I listen to a long list of podcasts and find many of my new podcasts while listening to podcasts or reading podcast social media when I dive down podcast rabbit holes.
I’m sure I found out about A Slight Change of Plans hosted by Dr. Maya Shankar on a podcast interview of Dr. Shankar. A Slight Change Of Plans has turned out to be one of my favorites.
This week’s episode (11/1/21), Dr. Shankar interviewed Annie Duke, author of the book How To Decide. Two parts of their conversation struck me hard.
First was the Katamari ball concept where accumulated info/experience/sunk effort and costs make us stay with bad decisions longer because we tend to value that accumulated debris enough we don’t want to have wasted it and we end up putting more time, money and effort into something that may not be worth staying with [12:50 mark].
Side note. In the popular video game Katamari Damacy, a ball resembling the old school bumble ball children’s toy, is used to accumulate things,
Annie’s comparison was perfect because the idea of accumulating things (experiences, thoughts, behaviors, rewards) and hanging on to them because they, for better or worse, provide familiarity and comfort, makes us more resistant to change.
Second was when Dr. Shankar was talking about how we tend to value a decision based on its outcome instead of the paths from that decision [22:00 mark]. This correlates with the fact that we as a culture value grit/sticktoitness /staying with a thing etc.
I had to re listen to those sections a few times.

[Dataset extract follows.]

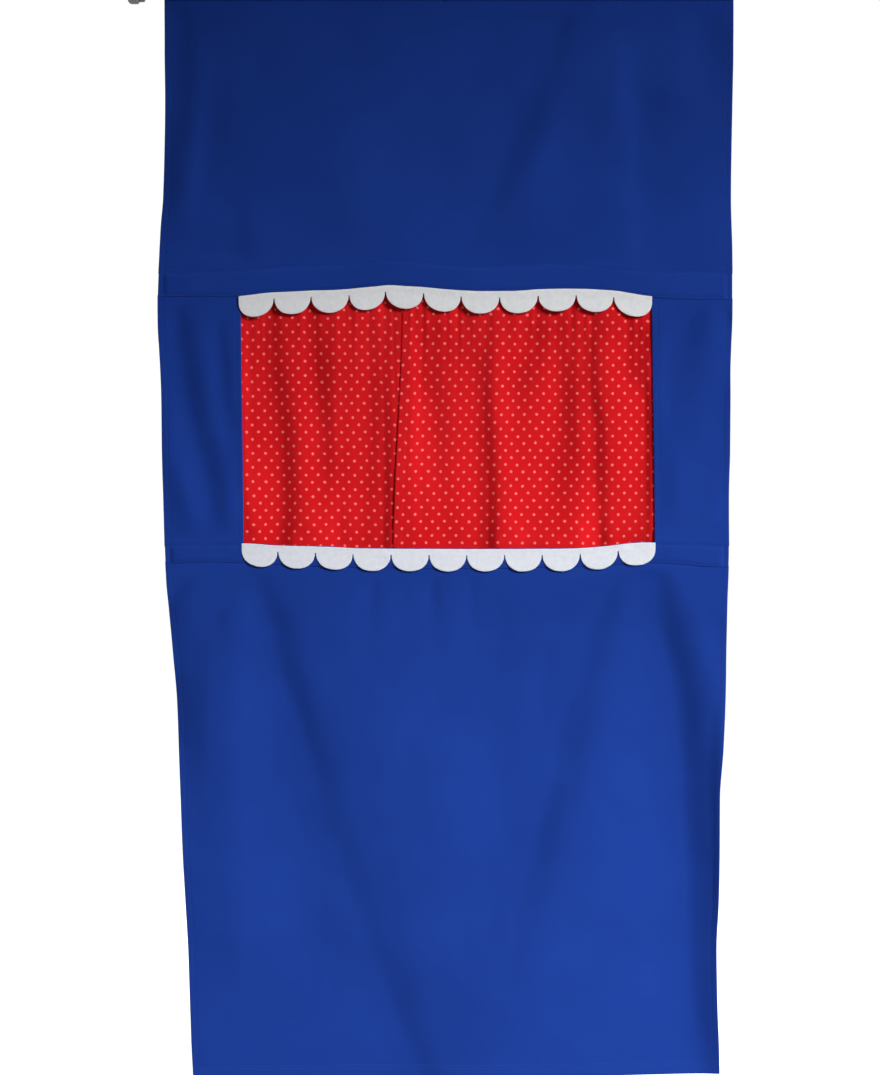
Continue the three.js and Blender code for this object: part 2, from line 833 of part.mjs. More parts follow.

There are scenarios in my life where both of the biases above and cultural training have impacted how I look back on the decisions I made in those moments. This episode opens up my thinking to understand some things:
When we get new information (even if it’s long after the decision was made) it can reframe the value of that decision. When we grow and evolve as humans (which we do, human development doesn’t stop until the day we die), we have the full stop right to choose differently than we would have in another phase of our lives and we have the full stop right to reframe how we experienced the things we chose to do in the past.